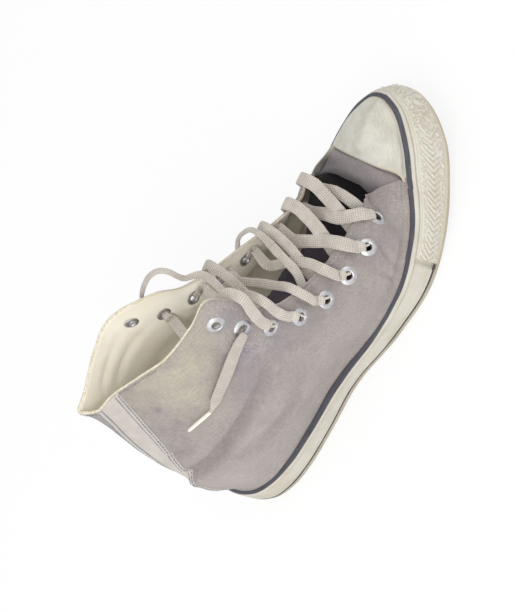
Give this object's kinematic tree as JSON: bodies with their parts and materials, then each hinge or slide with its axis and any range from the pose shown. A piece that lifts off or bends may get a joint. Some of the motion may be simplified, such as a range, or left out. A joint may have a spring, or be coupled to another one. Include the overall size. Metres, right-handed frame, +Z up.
{
  "type": "worn out sneaker",
  "caption": "Worn high-top canvas lace-up sneaker for a right foot, with rubber toe cap, textured toe bumper, wrapped sole and a loosely threaded lace.",
  "frame": {"origin": "middle of the footprint's bounding box, on the floor", "axes": "+X towards the toe, +Y towards the inner (medial) side of the foot, +Z up out of the collar"},
  "size_m": [0.293, 0.1028, 0.1668],
  "materials": {
    "outsole": "matt tan rubber",
    "foxing": "cream rubber, aged",
    "toe_bumper": "textured yellowed rubber",
    "toe_cap": "smooth off-white rubber, scuffed",
    "upper": "faded grey canvas with a cream lining",
    "insole": "worn cloth",
    "tongue": "dark canvas",
    "eyelet": "dulled metal",
    "lace": "woven flat lace",
    "aglet": "worn clear plastic tip"
  },
  "bodies": {
    "root": {"outsole": "outsole", "foxing": "foxing", "toe_bumper": "toe_bumper", "toe_cap": "toe_cap", "upper": "upper", "insole": "insole", "tongue": "tongue", "eyelet_lateral_1": "eyelet", "eyelet_lateral_2": "eyelet", "eyelet_lateral_3": "eyelet", "eyelet_lateral_4": "eyelet", "eyelet_lateral_5": "eyelet", "eyelet_lateral_6": "eyelet", "eyelet_lateral_7": "eyelet", "eyelet_lateral_8": "eyelet", "eyelet_medial_1": "eyelet", "eyelet_medial_2": "eyelet", "eyelet_medial_3": "eyelet", "eyelet_medial_4": "eyelet", "eyelet_medial_5": "eyelet", "eyelet_medial_6": "eyelet", "eyelet_medial_7": "eyelet", "eyelet_medial_8": "eyelet", "lace_bar": "lace", "lace_crossing_1": "lace", "lace_crossing_2": "lace", "lace_crossing_3": "lace", "lace_run_4": "lace", "lace_run_4_far": "lace", "lace_run_5": "lace", "lace_run_5_far": "lace", "lace_run_6": "lace", "lace_loop_front": "lace", "lace_loop_rear": "lace", "lace_end": "lace", "aglet": "aglet"}
  },
  "joints": []
}
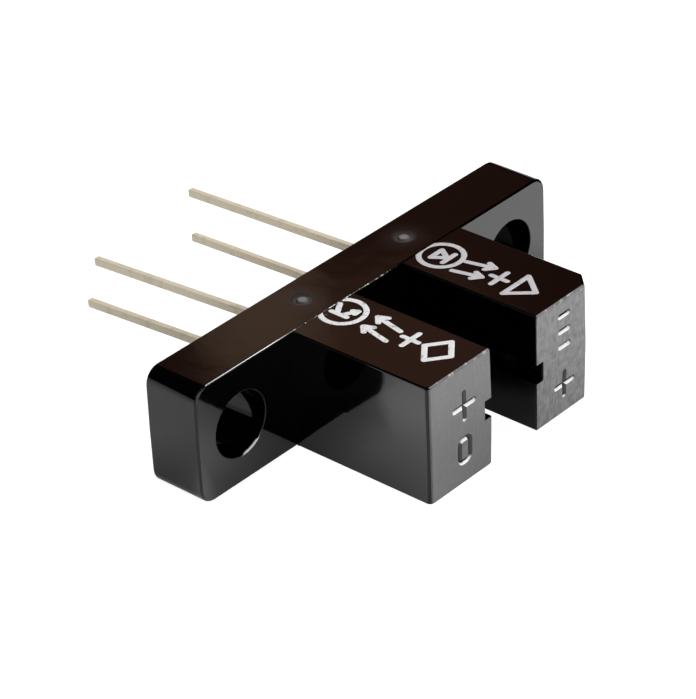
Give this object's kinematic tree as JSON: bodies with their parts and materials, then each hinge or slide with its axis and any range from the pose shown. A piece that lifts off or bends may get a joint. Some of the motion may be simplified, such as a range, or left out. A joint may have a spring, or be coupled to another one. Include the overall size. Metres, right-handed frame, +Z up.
{
  "type": "slotted optical switch",
  "caption": "Flanged slotted optical switch: a black moulding whose towers hold an emitter and a detector facing each other across a gap, with leads behind.",
  "frame": {"origin": "centre of the flange's back face, at mid-height between its two long side faces", "axes": "+X along the flange from the detector's end to the emitter's end, +Y out of the back face along the leads, +Z up from the long side face it lies on"},
  "size_m": [0.0244, 0.0233, 0.0061],
  "materials": {
    "housing_black": "black moulded polycarbonate, glossy with a matte tip",
    "emitter_epoxy": "blue-tinted epoxy, glossy",
    "detector_epoxy": "black infrared-passing epoxy, glossy",
    "lead_metal": "tin-plated strip, satin",
    "die": "polished semiconductor",
    "bond_wire": "fine gold wire"
  },
  "bodies": {
    "root": {"housing": "housing_black", "detector_package": "detector_epoxy", "emitter_package": "emitter_epoxy", "detector_collector_lead": "lead_metal", "detector_emitter_lead": "lead_metal", "emitter_cathode_lead": "lead_metal", "emitter_anode_lead": "lead_metal", "detector_die": "die", "emitter_die": "die", "detector_wire": "bond_wire", "emitter_wire": "bond_wire"}
  },
  "joints": []
}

----------------------------------------

### [What needs to be done]
Your task is to reproduce the whole listing exactly.

### [Reply]
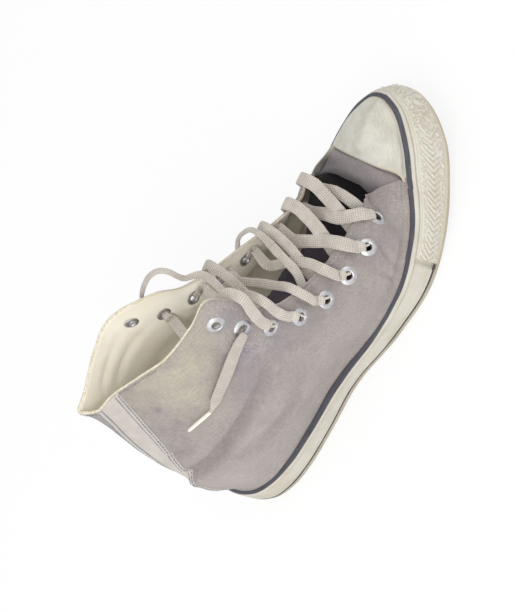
Give this object's kinematic tree as JSON: bodies with their parts and materials, then each hinge or slide with its axis and any range from the pose shown. A piece that lifts off or bends may get a joint. Some of the motion may be simplified, such as a range, or left out. A joint may have a spring, or be coupled to another one. Include the overall size. Metres, right-handed frame, +Z up.
{
  "type": "worn out sneaker",
  "caption": "Worn high-top canvas lace-up sneaker for a right foot, with rubber toe cap, textured toe bumper, wrapped sole and a loosely threaded lace.",
  "frame": {"origin": "middle of the footprint's bounding box, on the floor", "axes": "+X towards the toe, +Y towards the inner (medial) side of the foot, +Z up out of the collar"},
  "size_m": [0.293, 0.1028, 0.1668],
  "materials": {
    "outsole": "matt tan rubber",
    "foxing": "cream rubber, aged",
    "toe_bumper": "textured yellowed rubber",
    "toe_cap": "smooth off-white rubber, scuffed",
    "upper": "faded grey canvas with a cream lining",
    "insole": "worn cloth",
    "tongue": "dark canvas",
    "eyelet": "dulled metal",
    "lace": "woven flat lace",
    "aglet": "worn clear plastic tip"
  },
  "bodies": {
    "root": {"outsole": "outsole", "foxing": "foxing", "toe_bumper": "toe_bumper", "toe_cap": "toe_cap", "upper": "upper", "insole": "insole", "tongue": "tongue", "eyelet_lateral_1": "eyelet", "eyelet_lateral_2": "eyelet", "eyelet_lateral_3": "eyelet", "eyelet_lateral_4": "eyelet", "eyelet_lateral_5": "eyelet", "eyelet_lateral_6": "eyelet", "eyelet_lateral_7": "eyelet", "eyelet_lateral_8": "eyelet", "eyelet_medial_1": "eyelet", "eyelet_medial_2": "eyelet", "eyelet_medial_3": "eyelet", "eyelet_medial_4": "eyelet", "eyelet_medial_5": "eyelet", "eyelet_medial_6": "eyelet", "eyelet_medial_7": "eyelet", "eyelet_medial_8": "eyelet", "lace_bar": "lace", "lace_crossing_1": "lace", "lace_crossing_2": "lace", "lace_crossing_3": "lace", "lace_run_4": "lace", "lace_run_4_far": "lace", "lace_run_5": "lace", "lace_run_5_far": "lace", "lace_run_6": "lace", "lace_loop_front": "lace", "lace_loop_rear": "lace", "lace_end": "lace", "aglet": "aglet"}
  },
  "joints": []
}
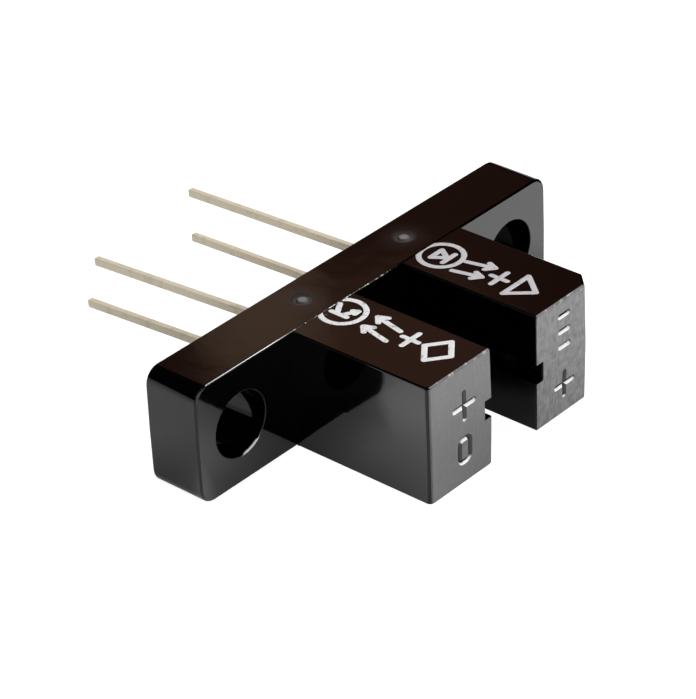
Give this object's kinematic tree as JSON: bodies with their parts and materials, then each hinge or slide with its axis and any range from the pose shown. A piece that lifts off or bends may get a joint. Some of the motion may be simplified, such as a range, or left out. A joint may have a spring, or be coupled to another one. Include the overall size. Metres, right-handed frame, +Z up.
{
  "type": "slotted optical switch",
  "caption": "Flanged slotted optical switch: a black moulding whose towers hold an emitter and a detector facing each other across a gap, with leads behind.",
  "frame": {"origin": "centre of the flange's back face, at mid-height between its two long side faces", "axes": "+X along the flange from the detector's end to the emitter's end, +Y out of the back face along the leads, +Z up from the long side face it lies on"},
  "size_m": [0.0244, 0.0233, 0.0061],
  "materials": {
    "housing_black": "black moulded polycarbonate, glossy with a matte tip",
    "emitter_epoxy": "blue-tinted epoxy, glossy",
    "detector_epoxy": "black infrared-passing epoxy, glossy",
    "lead_metal": "tin-plated strip, satin",
    "die": "polished semiconductor",
    "bond_wire": "fine gold wire"
  },
  "bodies": {
    "root": {"housing": "housing_black", "detector_package": "detector_epoxy", "emitter_package": "emitter_epoxy", "detector_collector_lead": "lead_metal", "detector_emitter_lead": "lead_metal", "emitter_cathode_lead": "lead_metal", "emitter_anode_lead": "lead_metal", "detector_die": "die", "emitter_die": "die", "detector_wire": "bond_wire", "emitter_wire": "bond_wire"}
  },
  "joints": []
}